民生用LSIへの搭載を想定した低コストの1回書き込み型メモリ・コアを開発 ――オンチップOTPROM、セキュリティ、アナログ・トリミングなどに利用可能
● メモリ・セルはMOSトランジスタ
フラッシュ・メモリの場合,フローティング・ゲートに電荷を注入し,トンネル効果を利用することで'1'と'0'の値を格納します.一方,XPMでは,メモリ・セルにチャネル長が短いMOSトランジスタを使用しています.これは,プログラムされていない(書き込み前の)状態ではコンデンサ(開回路)として働きます.短い電圧パルスを用いてプログラムするとゲート酸化膜が破壊され,トランジスタは抵抗(閉回路)のようにふるまいます(図1).また,通常動作時に余計な漏れ電流が流れることはありません.XPMメモリ・ブロックの書き込みに必要な電流は小さく,1Mビットのメモリをほんの数s(秒)でプログラムできます.
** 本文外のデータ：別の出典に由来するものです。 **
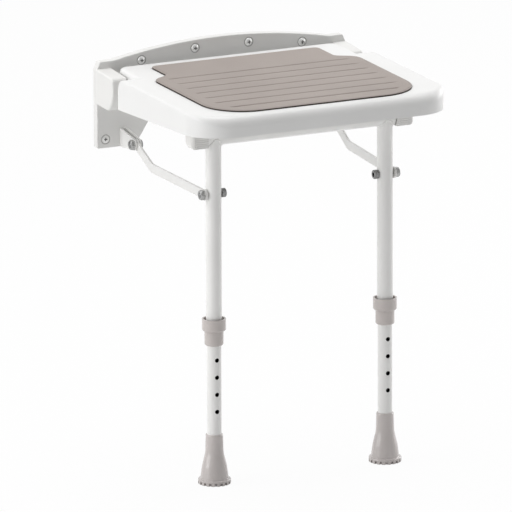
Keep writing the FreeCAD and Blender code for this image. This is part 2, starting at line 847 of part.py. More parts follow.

XPMアレイにおいて,選択された行と列のビット線とワード線に正しくバイアスをかけると,その行と列に対応したメモリ・セルがプログラムされます.同じように,プログラムされた情報を読み取る動作では,アレイ内の選択済みの行および列と,未選択の行および列に異なる電圧をかけます.これにより,アレイ上のどのセルがプログラムされているかを識別します.
図1 XPMのメモリ・セル
プログラム電圧の短いパルスがトランジスタの酸化膜を破壊し,開回路(コンデンサ)から閉回路(抵抗)に変わる.